One of the main instruments of this 'colonisation' is the Xinjiang Production and Construction Corp, known as the Bing Tuan (army group), an organization of militarized settlers established in the 1950s. It now has 2.6 million members and controls an area of 75,000 square kilometers. Its founder was Wang Zhen, a senior general who later became Vice President. In the 1950s, he dealt savagely with Uighur separatists; for each PLA soldier they killed, he ordered the execution of five Uighur men in the village where the killing occurred.
He is one of three Han leaders whom Uighurs call 'the butcher of Xinjiang'. The first was Sheng Shicai, a Nationalist-backed general who controlled the region from 1933-1944. The third is Wang Lequan, who has been Communist Party chief of the region and head of the Bing Tuan since 1994.
Wang sees language and religious policy as important aspects of this colonization. Mosques are not allowed to operate Koranic schools, those under 18 are not allowed to enter a mosque and there is no religious teaching in school. Public officials are not allowed to worship nor wear a beard – even though Karl Marx and Lenin had them.
Mandarin is the language of education, government and business. Mastery of Mandarin – not Uighur – is essential for a successful career in almost any field. So, while education in Uighur is available in many schools, thousands of Uighurs choose to send their children to Mandarin schools.
Making matters worse is changes in the way Uighur was written. Originally written in the Arabic script, it was changed to Roman letters in 1962 and then switched back to Arabic in the 1980s. As a result, thousands of Uighurs who studied in the 1960s and 1970s are unable to read their own language.

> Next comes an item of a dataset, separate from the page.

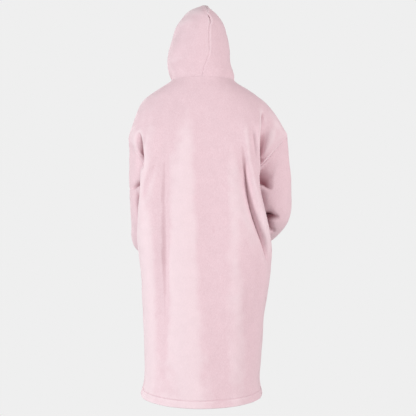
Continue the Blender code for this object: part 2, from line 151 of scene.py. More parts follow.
def panel_edge(side, height, face):
    """Where a panel ends at the side: on the side seam, the armhole or the shoulder seam."""
    low = ROW_HEIGHTS[UNDERARM_ROW]
    high = ROW_HEIGHTS[TIP_ROW]
    if height < low:
        side_y = body_size("side_y", height)
        front = body_size("front_y", height)
        oval = np.array((body_size(side, height) * OVAL_SEAM[0], side_y + (front - side_y) * OVAL_SEAM[1]))
        spot = oval + (np.array(UNDERARM[side][:2]) - oval) * body_size("squeeze", height)
        return np.array((spot[0], spot[1], height))
    if height <= high:
        share = (height - low) / (high - low)
        start = np.array(UNDERARM[side])
        point = start + (np.array(SHOULDER_TIP[side]) - start) * share
        bow = ARMHOLE_BOW[side][0] if face == "back" else -ARMHOLE_BOW[side][1]
        return point + np.array((ARMHOLE_OUT[side], bow, 0)) * math.sin(math.pi * share)
    lowered = height + (SHOULDER_TIP[side][2] - high) * float(smooth(height / high))
    seam = SHOULDER_SEAM[side]
    reach = np.interp(lowered, [row[0] for row in seam], [row[1] for row in seam])
    y = SHOULDER_SEAM_Y + (SHOULDER_TIP[side][1] - SHOULDER_SEAM_Y) * (height / high)
    return np.array((reach, y, lowered))


def chest_point(side, height):
    front = body_size("front_y", height)
    side_y = body_size("side_y", height)
    oval = np.array((body_size(side, height) * OVAL_CHEST[0], side_y + (front - side_y) * OVAL_CHEST[1]))
    return oval + (np.array(SQUEEZED_CHEST) - oval) * body_size("squeeze", height)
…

"Most of the Han who came to Xinjiang more than 20 years ago learnt Uighur, but not those who have come in the last 20 years. Nor do they wish to learn. Then there is an enormous amount of political study, especially since the visit of Jiang Zemin in 1998. Each time you must write notes and keep them. Worst off are village teachers – they earn little and must do so much political study. They have no days of rest."
In Xinjiang, as in Palestine, it is impossible to see the end of the conflict.